Posted by Remote Control on September 14, 2008 11:25 PM | 

THERE are some characters in soaps I couldn't care less about, some I actually wouldn't mind seeing meet a sticky, painful end. Tess Bateman, the clinical nurse manager (yes, it's a real job apparently) in Casualty is one such person.

Miserable, self-righteous, pompous, cold - she's been something of a pet hate figure of mine for quite a while. In fact, she's one of the reasons I stopped watching Casualty during its last series (yes, it still runs in series sequence, it's off air for at least a fortnight between each season). Her and the increasingly boring staff v management and consultant/important doctor sleeping with nurse stoylines.

But the two-part opener to series 25 (25!) was little short of spectacular. Which is the least you'd expect from Casualty. A reality TV crew following the cast managed to get involved in an exploision in a block of flats - with paramedics about nine floors up - then film paramedics running over the girl who'd caused the explosion and who, in the meantime, had fallen out with Tess when being treated for burns.

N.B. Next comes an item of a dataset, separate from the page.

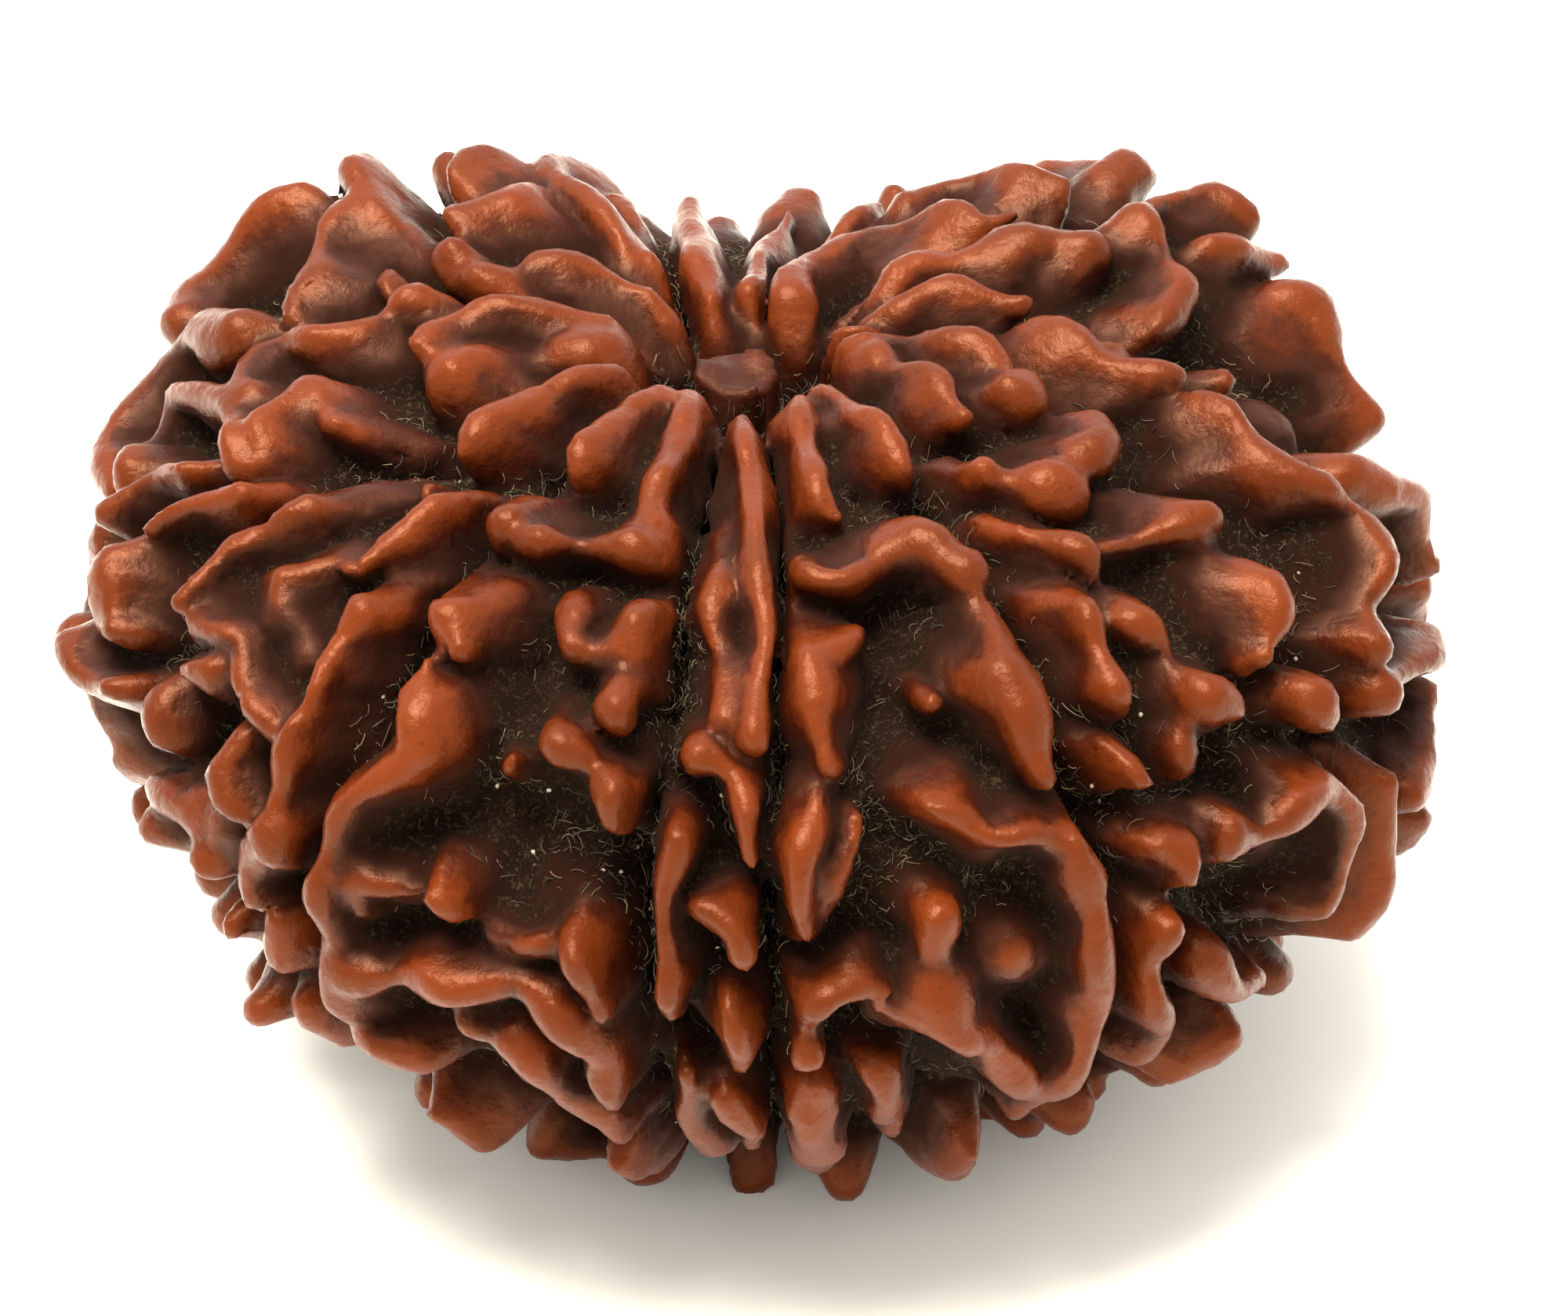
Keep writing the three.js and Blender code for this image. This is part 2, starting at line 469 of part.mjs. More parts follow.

Tess then chased her after finding her office overturned by this girl - only to end up empaled on a spike in a derelict building site. And that's where she stayed for most of the two episodes.

At first, gory as it was, I wasn't too fussed about Tess. But the drama which built up around it - the riot which exploded in the wake of ambulance crash, the discovery of video of Tess empaled on the spike by staff who found Tess's phone with the ambulance-crushed girl, and their reaction ... great writing, great direction. This was a drama back to its best.

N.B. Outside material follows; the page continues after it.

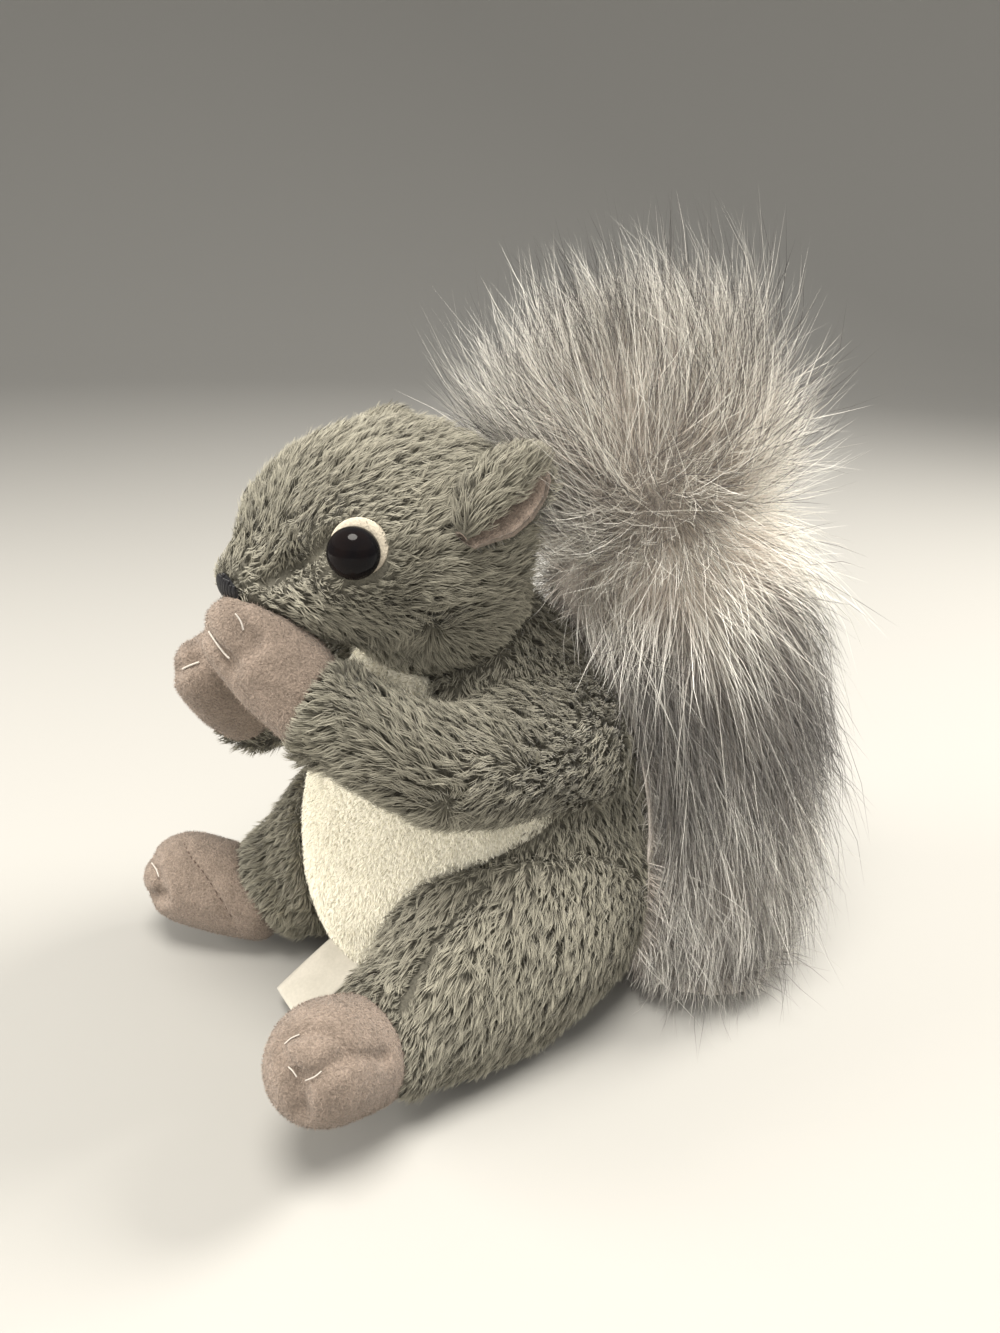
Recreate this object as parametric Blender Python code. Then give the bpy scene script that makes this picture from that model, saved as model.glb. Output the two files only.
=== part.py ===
"""A plush squirrel that sits up with both hands held to its mouth and a long-pile tail behind it.

The squirrel faces -Y, +Z is up, and its own left is +X. The origin is the middle of the flat that its
seat makes on the table. Each sewn and stuffed piece is one solid; the eyes are plastic studs held by
washers inside the head.
"""

import math

import bmesh
import bpy
import numpy as np
from mathutils import Matrix, Vector

mm = 0.001

# Clearance between pieces that are sewn or pressed together
GAP = 0.3 * mm

# Body, measured from the upright line below the neck
BODY_WIDTH = 72 * mm
BODY_FRONT = 33 * mm
BODY_BACK = 57 * mm
BODY_HEIGHT = 80 * mm

# Cream panel let into the chest and belly
PANEL_THICKNESS = 2.2 * mm
PANEL_WIDTH = 64 * mm
PANEL_HEIGHT = 76 * mm

# Head
HEAD_LENGTH = 54 * mm
HEAD_WIDTH = 53 * mm
HEAD_CROWN = 21 * mm
HEAD_JAW = 26 * mm
HEAD_OVERHANG = 47 * mm
HEAD_SINK = 11 * mm

# Ears
EAR_LENGTH = 17 * mm
EAR_WIDTH = 14 * mm
EAR_THICKNESS = 6 * mm
EAR_ROOT = 3 * mm
EAR_LINING_WIDTH = 9 * mm
EAR_LINING_THICKNESS = 1.2 * mm

# Eyes: a stud and the washer that locks it inside the head
EYE_DIAMETER = 9 * mm
EYE_BULGE = 3.4 * mm
EYE_RING_DIAMETER = 10.2 * mm
EYE_RING_THICKNESS = 1.0 * mm
EYE_RING_SHIFT = 0.7 * mm
SHANK_DIAMETER = 3.2 * mm
SHANK_LENGTH = 9 * mm
WASHER_DIAMETER = 9 * mm
WASHER_THICKNESS = 1.4 * mm
WASHER_DEPTH = 4.5 * mm

# Nose
NOSE_WIDTH = 6.5 * mm
NOSE_HEIGHT = 5.5 * mm
NOSE_BULGE = 2.2 * mm

# Arms and hands; the right arm hangs lower
SHOULDER_SPREAD = 22 * mm
SHOULDER_HEIGHT = 57 * mm
UPPER_ARM_DIAMETER = 28 * mm
ELBOW_SPREAD = 11 * mm
WRIST_SPREAD = 15 * mm
LEFT_WRIST_REACH = 37.5 * mm
RIGHT_WRIST_REACH = 38.5 * mm
WRIST_DIAMETER = 18.5 * mm
LEFT_WRIST_HEIGHT = 70.5 * mm
RIGHT_WRIST_HEIGHT = 60 * mm
LEFT_FINGER_REACH = 49.5 * mm
RIGHT_FINGER_REACH = 53.5 * mm
LEFT_FINGER_HEIGHT = 86 * mm
RIGHT_FINGER_HEIGHT = 78.5 * mm
FINGER_SPREAD = 4 * mm
HAND_LENGTH = 24.5 * mm
HAND_WIDTH = 16.5 * mm
HAND_THICKNESS = 13 * mm

# Legs and feet; the left knee falls further out, and its foot is turned up
LEG_LENGTH = 50 * mm
THIGH_HEIGHT = 45 * mm
THIGH_WIDTH = 31 * mm
HIP_SPREAD = 25 * mm
LEFT_KNEE_SPREAD = 31 * mm
RIGHT_KNEE_SPREAD = 20.5 * mm
ANKLE_DIAMETER = 21 * mm
FOOT_LENGTH = 29 * mm
FOOT_WIDTH = 20 * mm
FOOT_HEIGHT = 20.5 * mm
LEFT_FOOT_SPLAY = 30
LEFT_FOOT_LIFT = 33
RIGHT_FOOT_SPLAY = 46
RIGHT_FOOT_LIFT = 9

# Tail, the dense depth of its fur, swung to the left
TAIL_HEIGHT = 140 * mm
TAIL_DIAMETER = 66 * mm
TAIL_SWING = 17 * mm

# Sewn-in label, folded once
LABEL_LENGTH = 15 * mm
LABEL_WIDTH = 11 * mm
LABEL_THICKNESS = 0.6 * mm
LABEL_HEIGHT = 13 * mm
LABEL_SIDE = 5 * mm
LABEL_DROOP = 30

GREY_PLUSH = ("grey_plush", (0.235, 0.235, 0.205), 0.95, 0.0)
CREAM_PLUSH = ("cream_plush", (0.78, 0.74, 0.64), 0.9, 0.0)
SUEDE = ("pink_suede", (0.42, 0.33, 0.29), 0.95, 0.0)
TAIL_PILE = ("tail_pile", (0.36, 0.35, 0.33), 0.8, 0.0)
BLACK_PLASTIC = ("black_plastic", (0.008, 0.008, 0.009), 0.08, 0.0)
BLACK_THREAD = ("black_thread", (0.02, 0.02, 0.022), 0.6, 0.0)
CREAM_FELT = ("cream_felt", (0.66, 0.58, 0.48), 0.95, 0.0)
CLEAR_WASHER = ("washer_plastic", (0.75, 0.75, 0.72), 0.4, 0.0)
LABEL_CLOTH = ("label_cloth", (0.85, 0.84, 0.80), 0.7, 0.0)


def clear_scene():
    for old in list(bpy.data.objects):
        bpy.data.objects.remove(old)


def material(finish):
    name, colour, roughness, metallic = finish
    made = bpy.data.materials.get(name) or bpy.data.materials.new(name)
    made.use_nodes = True
    shader = made.node_tree.nodes["Principled BSDF"]
    shader.inputs["Base Color"].default_value = (*colour, 1.0)
    shader.inputs["Roughness"].default_value = roughness
    shader.inputs["Metallic"].default_value = metallic
    return made


def add_mesh(name, points, faces, finish=None, mirrored=False):
    """One object from points and faces; without a finish it is a cutter that no render shows."""
    if mirrored:
        points = [(-x, y, z) for x, y, z in points]
    mesh = bpy.data.meshes.new(name)
    mesh.from_pydata([tuple(p) for p in points], [], faces)
    shape = bmesh.new()
    shape.from_mesh(mesh)
    bmesh.ops.recalc_face_normals(shape, faces=shape.faces)
    shape.to_mesh(mesh)
    shape.free()
    made = bpy.data.objects.new(name, mesh)
    bpy.context.scene.collection.objects.link(made)
    if finish:
        mesh.materials.append(material(finish))
        mesh.shade_smooth()
    else:
        made.hide_render = True
        made.display_type = "WIRE"
    return made


def boolean(target, cutter, operation="DIFFERENCE"):
    step = target.modifiers.new(operation.lower() + "_" + cutter.name, "BOOLEAN")
    step.operation = operation
    step.solver = "EXACT"
    step.object = cutter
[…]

What knitted it all together so well was that interviews with the characters, supposedly for this documentary, were interweaved with the action, showing how, despite their differences of opinions on each others' professional worth, ultimately, they all played together as a team.

Of course, they found Tess, but only after sending out some medics undercover to try and find her on this estate. Given that it was a sink estate, seemingly with far-right sympathies, perhaps including a black woman doctor and young public school-educated medic in this team wasn't the best way to stay un-noticed. And, of course, it was the porter - told he wasn't needed when the team set out because he didn't have any medical experience - who saved the day by taking it on himself to go anyway. He helped find Tess, by recognising the sound of a train in the video footage.

At this point, it ran the risk of becoming a little too sickly. It didn't, though. It was quite good, in fact. Tess, of course, survived - the spike missed all vital organs (much less likely to hit a heart when you don't have one) and the team lived to fight another day.

Casualty now feels much slicker, it's had the Holby City makeover - and looks and feels all the better for it. The opening wekeend has also set several hares running which should ensure the storylines which flow between episodes aren't just about going to war with management or trying to stitch each other up (not in the literal sense.)

It's a welcome return for Casualty, I'd say. It had only been away for a fortnight, but in terms of quality, it's like meeting up with a friend not seen for much longer than that.